Should I use simple totals or daily rows?
Use simple totals when regular and overtime hours have already been classified. Use daily rows when you want the calculator to split each day against a daily regular limit and optionally add weekly overtime not already counted.
Can I enter hours as 8:30?
Yes. Daily row hours can use decimal values such as 8.5 or clock-style values such as 8:30. Invalid or blank hour text is treated as zero, so check the Hours Audit tab after entering rows.
Why did payable time change after I chose hour rounding?
Hour rounding applies after regular and overtime hours are classified. If the selected increment and rounding mode change the total payable time, the warning area reports the before and after hour totals.
Why does the final overtime tier need a blank cap?
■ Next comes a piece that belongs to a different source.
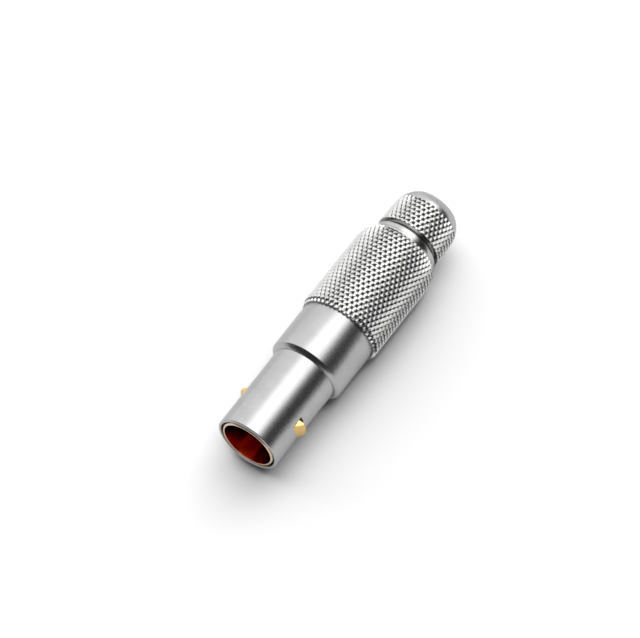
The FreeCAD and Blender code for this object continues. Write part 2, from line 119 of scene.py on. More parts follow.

A blank final cap tells the calculator how to price all remaining overtime hours. Without that unlimited final tier, overtime beyond the last cap would have no multiplier.
Do my pay numbers leave the page for calculation?
The pay calculation itself runs in the browser, and this tool has no separate server-side overtime calculation. Exports are created from the currently displayed result.
Glossary:
- Regular hours
- Hours priced at the base hourly rate before overtime multipliers are applied.
- Overtime tier
- A premium band that assigns a multiplier to a portion of overtime hours.
- Cap hours
- The cumulative overtime-hour boundary through a tier. A blank final cap means the tier covers remaining overtime.
- Multiplier
- The factor applied to the hourly rate for overtime hours in a tier, such as 1.5x or 2.0x.
- Allowances and premiums
- Flat amounts added after regular and overtime pay in this calculator.
- Effective hourly rate
- Gross pay divided by total payable hours after classification and rounding.
References:
- U.S. Department of Labor, Wage and Hour Division. Fact Sheet #23: Overtime Pay Requirements of the FLSA. Revised October 2019.
- California Department of Industrial Relations, Labor Commissioner's Office. Overtime. Accessed 2026-04-29.